Make every minute count...

I saw a clip advertising a TV movie playing this weekend and the words kinda jumped out at me: (paraphrasing as usual) "What if you could have one more day with the one you love...." I found that kind of ironic, as it touches a little too close to home right now.

I am sitting at home right now in bed, with my beagle, Molly, sleeping in my lap. 24 hours ago I was a total wreck and at a complete loss. I was supposed to be cramming for my big exam today, but couldn't even look at a book. After one week of watching my dog in pain, not knowing what was going on, I finally took her to the vet yesterday, and had to leave her behind. The vet told me today that she was pretty worried about her yesterday, but thankfully Molly eventually responded to the pain medication.

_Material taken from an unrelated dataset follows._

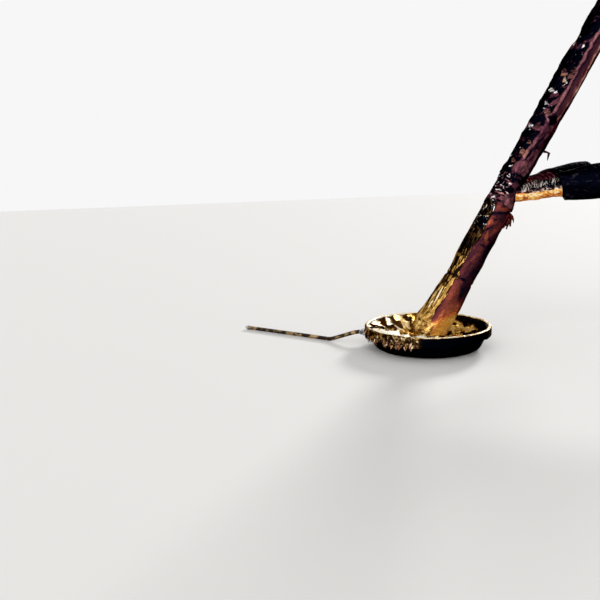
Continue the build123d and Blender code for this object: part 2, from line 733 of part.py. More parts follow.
def sheath_profile(grow=0.0):
    """Outer line of the lower sheath above the ball, as (radius, height) points, grown outwards."""
    return [
        (SKIRT_RADIUS + grow, 0),
        (SKIRT_RADIUS + grow, SHEATH_BAG_TO),
        (SHEATH_WAIST_RADIUS + grow, SHEATH_WAIST_AT),
        (SHEATH_TOP_RADIUS + grow, SHEATH_TOP),
    ]


def lower_sheath():
    """Foil blanket round the inner cylinder, ending in a round skirt that swings over the hub's dome."""
    bore = INNER_RADIUS + SEAT_GAP
    blanket = turned([(0, 0), *sheath_profile(), (0, SHEATH_TOP)]) + Sphere(SKIRT_RADIUS)
    blanket -= Sphere(BELL_RADIUS)
    blanket -= round_bar(BELL_THROAT_RADIUS, 0, BALL_FITTING_TOP)
    blanket -= round_bar(bore, 0, SHEATH_TOP)
    below_hem = round_bar(2 * SKIRT_RADIUS, -2 * SKIRT_RADIUS, SKIRT_HEM_HEIGHT)
    return LEG * blanket - PAD * below_hem


def sheath_seam():
    """Gathered foil along the lower sheath's outboard side, a wide raised strip."""
    inner, outer = sheath_profile(SEAT_GAP)[1:], sheath_profile(SEAM_HEIGHT)[1:]
    start_in, start_out = (inner[0][0], SEAM_FROM), (outer[0][0], SEAM_FROM)
    strip = turned([start_in, *inner, *reversed(outer), start_out], SEAM_ARC_DEG)
    return LEG * Rot(0, 0, SEAM_TOWARDS_DEG - SEAM_ARC_DEG / 2) * strip


def collar_blanket():
    """Foil round the gland nut and collar, with a hole for each secondary strut."""
    bore = COLLAR_RADIUS + SEAT_GAP
    blanket = LEG * tube(COLLAR_BLANKET_RADIUS, bore, GLAND_BOTTOM, COLLAR_BLANKET_TOP)
    for side in SIDES.values():
        hole = round_bar(COLLAR_BLANKET_HOLE, 0, ROOT_PIN_AT + 2 * ROOT_EYE_RADIUS)
        blanket -= secondary_frame(side) * hole
    return blanket


def upper_blanket():
    """Foil blanket round the outer cylinder."""
    bore = OUTER_RADIUS + SEAT_GAP
    radius = OUTER_RADIUS + UPPER_BLANKET
    return LEG * turned(
        [
            (bore, UPPER_BLANKET_BOTTOM),
            (radius, UPPER_BLANKET_BOTTOM),
            (radius + UPPER_BLANKET_GROWTH, UPPER_BLANKET_TOP),
            (bore, UPPER_BLANKET_TOP),
        ]
    )


def root_wrap(side):
    """Gold foil round a secondary strut's root fork and bare rod."""
    nut_face = SLEEVE_FROM - SLEEVE_NUT - SEAT_GAP
    bore = ROD_RADIUS + SEAT_GAP
    wrap = turned(
        [
            (ROOT_WRAP_BORE, ROOT_WRAP_FROM),
            (ROOT_WRAP_RADIUS, ROOT_WRAP_FROM),
            (ROOT_WRAP_END_RADIUS, nut_face),
            (bore, nut_face),
            (bore, ROOT_WRAP_STEP),
            (ROOT_WRAP_BORE, ROOT_WRAP_STEP - ROOT_WRAP_BORE + bore),
        ]
    )
    wrap = secondary_frame(side) * wrap
    wrap -= LEG * round_bar(
        COLLAR_BLANKET_RADIUS + SEAT_GAP, GLAND_BOTTOM - COLLAR_HEIGHT, 2 * COLLAR_BLANKET_TOP
    )
    reach = 4 * ROOT_WRAP_FROM
    across = side * (SEAT_GAP - reach)
    past_middle = Box(2 * reach, 2 * reach, 2 * reach)
    return wrap - Pos(COLLAR_POINT.X, across, COLLAR_POINT.Z) * past_middle


def shroud(name):
    """Black blanket over the sleeve of the named strut, seated on its nut; the near one stands off."""
    mouth = SLEEVE_FROM - SLEEVE_NUT
    seat = SLEEVE_NUT_RADIUS + SEAT_GAP
    inside_mouth = seat + SHROUD_MOUTH_STANDOFF[name]
    outside = [
        (inside_mouth + SHROUD_WALL, mouth),
        (SHROUD_NECK_RADIUS[name], SHROUD_NECK_AT),
        (SHROUD_FULL_RADIUS[name], SHROUD_FULL_AT),
        (SHROUD_FULL_RADIUS[name], SHROUD_TAPER_AT),
        (SHROUD_TAIL_RADIUS, SHROUD_TAIL_AT),
    ]
    inside = [(radius - SHROUD_WALL, height) for radius, height in reversed(outside[1:])]
    end = mouth + SHROUD_WALL
    profile = [(seat, mouth), *outside, *inside, (inside_mouth, end), (seat, end)]
    return secondary_frame(SIDES[name]) * turned(profile)


def dish_foil():
    """Gold foil laid in the pad's dish."""
    lift = SKIN + 2 * SEAT_GAP
    outer = PAD_RADIUS - RIM_TUBE - 6 * SKIN
    inner = PAD_FLOOR_RADIUS + 2 * SKIN
    low, high = dish_height(inner) + lift, dish_height(outer) + lift
    return PAD * turned(
        [(inner, low), (outer, high), (outer, high + LINER_FOIL), (inner, low + LINER_FOIL)]
    )


def rim_foil():
    """Foil folded over the pad's rim, hanging outside the wall to a ragged hem."""
    lip = PAD_RADIUS - RIM_TUBE
    clear = RIM_TUBE + SEAT_GAP
    top = PAD_RIM_HEIGHT - RIM_TUBE
    inside, outside = lip - clear, lip + clear
    inside_foot = top - RIM_FOIL_INSIDE_DROP
    crown_in = (lip, 0, top + clear)
    crown_out = (lip, 0, top + clear + RIM_FOIL)
    edges = [
        Line((inside, 0, top), (inside, 0, inside_foot)),
        Line((inside, 0, inside_foot), (inside - RIM_FOIL, 0, inside_foot)),
        Line((inside - RIM_FOIL, 0, inside_foot), (inside - RIM_FOIL, 0, top)),
        ThreePointArc((inside - RIM_FOIL, 0, top), crown_out, (outside + RIM_FOIL, 0, top)),
        Line((outside + RIM_FOIL, 0, top), (outside + RIM_FOIL, 0, RIM_FOIL_HEM_HEIGHT)),
        Line((outside + RIM_FOIL, 0, RIM_FOIL_HEM_HEIGHT), (outside, 0, RIM_FOIL_HEM_HEIGHT)),
        Line((outside, 0, RIM_FOIL_HEM_HEIGHT), (outside, 0, top)),
        ThreePointArc((outside, 0, top), crown_in, (inside, 0, top)),
    ]
    return PAD * revolve(make_face(edges), axis=Axis.Z)


def wall_foil():
    """Dark foil skirt over the pad's wall and round its bilge, slit for the probe's bracket."""
    skirt = pan_body(SEAT_GAP + WALL_FOIL, WALL_FOIL_TOP) - pan_body(SEAT_GAP, WALL_FOIL_TOP)
    skirt -= round_bar(PAD_RADIUS, -PAD_RADIUS, WALL_FOIL_FOOT)
    slot = Box(
        PAD_RADIUS,
        2 * (PROBE_BASE_HALF_WIDTH + WALL_FOIL_SLOT),
        PAD_RADIUS,
        align=(Align.MIN, Align.CENTER, Align.CENTER),
    )
    return PAD * skirt - PROBE * slot


def hub_boot():
    """Foil dome over the ball, seated on the hub's shelf and open round the strut's neck."""
    dome = LEG * (Sphere(BOOT_RADIUS) - Sphere(BOOT_RADIUS - BOOT_WALL))
    half_angle = radians(BOOT_OPENING_DEG)
    reach = 2 * BOOT_RADIUS
    opening = turned([(0, 0), (reach * sin(half_angle), reach * cos(half_angle)), (0, reach)])
    below = round_bar(2 * BOOT_RADIUS, -2 * BOOT_RADIUS, HUB_SHELF_HEIGHT + SEAT_GAP)
    return dome - LEG * opening - PAD * below


def main():
    """Builds every piece and writes one STEP file for each."""
    pieces = {
        "ball_fitting": ball_fitting(),
        "inner_cylinder": inner_cylinder(),
        "gland_nut": gland_nut(),
        "outer_cylinder": outer_cylinder(),
        "strut_head": strut_head(),
        "universal_block": universal_block(),
        "cross_pin": cross_pin(),
        "collar": collar(),
        "footpad_pan": footpad_pan(),
        "footpad_upper_skin": footpad_upper_skin(),
        "footpad_rim": footpad_rim(),
        "footpad_hub": hub(),
        "ball_retainer": retainer(),
        "ball_seat": ball_seat(),
        "probe_bracket": probe_bracket(),
        "probe_knuckle": probe_knuckle(),
        "probe_pin": probe_pin(),
        "probe_mast": probe_mast(),
        "probe_tip": probe_tip(),
        "lower_sheath": lower_sheath(),
        "sheath_seam": sheath_seam(),
        "collar_blanket": collar_blanket(),
        "upper_blanket": upper_blanket(),
        "dish_foil": dish_foil(),
        "rim_foil": rim_foil(),
        "wall_foil": wall_foil(),
        "hub_boot": hub_boot(),
    }
    for name, side in SIDES.items():
        pieces[f"root_pin_{name}"] = root_pin(side)
        pieces[f"rod_{name}"] = secondary_rod(side)
        pieces[f"sleeve_nut_{name}"] = sleeve_nut(side)
        pieces[f"sleeve_{name}"] = secondary_sleeve(side)
        pieces[f"strut_end_{name}"] = secondary_end(side)
        pieces[f"root_wrap_{name}"] = root_wrap(side)
        pieces[f"shroud_{name}"] = shroud(name)
    os.makedirs("parts", exist_ok=True)
    for name, piece in pieces.items():
        export_step(piece, f"parts/{name}.step")
    print("pieces written:", len(pieces))


main()
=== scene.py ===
"""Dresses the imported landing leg: crumpled foil blankets, metal finishes, studio and camera.

Every piece is in metres in the leg's own frame: origin on the upper pivot, +Z up, +X inboard.
Foil on the primary strut is placed by its height up the strut from the ball and by its bearing
round the strut, where 180 degrees is outboard and 270 is the side that faces the camera.
"""

from __future__ import annotations

import json
import logging
import math
from dataclasses import dataclass
from enum import Enum
from typing import Callable, Iterable, Sequence

import bmesh
import bpy
import numpy as np
from mathutils import Matrix, Vector

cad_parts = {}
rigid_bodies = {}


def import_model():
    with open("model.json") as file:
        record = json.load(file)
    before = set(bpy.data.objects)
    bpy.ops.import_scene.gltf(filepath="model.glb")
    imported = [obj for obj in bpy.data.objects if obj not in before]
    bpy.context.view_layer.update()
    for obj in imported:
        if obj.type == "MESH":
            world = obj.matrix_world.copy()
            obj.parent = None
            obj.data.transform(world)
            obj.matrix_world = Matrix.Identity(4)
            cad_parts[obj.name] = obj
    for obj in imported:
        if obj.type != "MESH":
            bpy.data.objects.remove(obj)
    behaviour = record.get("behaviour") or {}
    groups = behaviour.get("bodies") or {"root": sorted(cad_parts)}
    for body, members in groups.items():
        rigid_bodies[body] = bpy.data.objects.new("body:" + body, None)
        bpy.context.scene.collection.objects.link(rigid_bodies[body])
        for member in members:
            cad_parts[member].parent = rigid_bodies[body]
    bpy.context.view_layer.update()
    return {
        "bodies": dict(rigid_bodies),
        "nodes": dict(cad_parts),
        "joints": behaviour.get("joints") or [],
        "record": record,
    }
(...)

She's sort of been diagnosed... suspected Beagle Pain Syndrome (a type of non-infectious meningitis that dogs get) and/or a "cervical issue." She is on some pretty good medication right now, "flying high." She has a fentanyl patch on, and every 24 hours I am to give her a dose of Metacam. We're going to see how it goes for the next two weeks. She's not allowed to run and jump, even though she feels like WonderDog right now. I'm sure she is feeling relieved to be pain-free, but right now we have to hope that she heals, or goes into remission.

It was pretty scary there for awhile. She had a stiff neck and could not turn her head, but rather had to move her whole body to look to the side. I thought is was just one of those "achy days" we all get, and thought she would be fine, but then on Monday/Tuesday, she took a turn for the worse, but I couldn't get a vet appointment until Wednesday :-( When she laid down, she really struggled to get back up again, and one side was worse than the other. One way she would lay down, she would scream in pain to get up; if she happened to lay on her other side, she would scream in pain and wait for me to get her, as the pain was too much for her to get up on her own. It was heartbreaking. Her appetite was good, although I was hand feeding her as she couldn't move her head to her bowl. And once she was up walking around she was fine, as long as she didn't have to move her head too much.

The vet believes she will recover - these next two weeks are kind of a test. Hopefully the pain meds will help her recovery go smoothly.

Back to my theme: right now, I am so thankful for every minute I have Molly back home with me. She just turned 5, so seems too soon for her to be taken from me. Currently am going to enjoy every moment I can with her, and hope to make her happy and comfortable.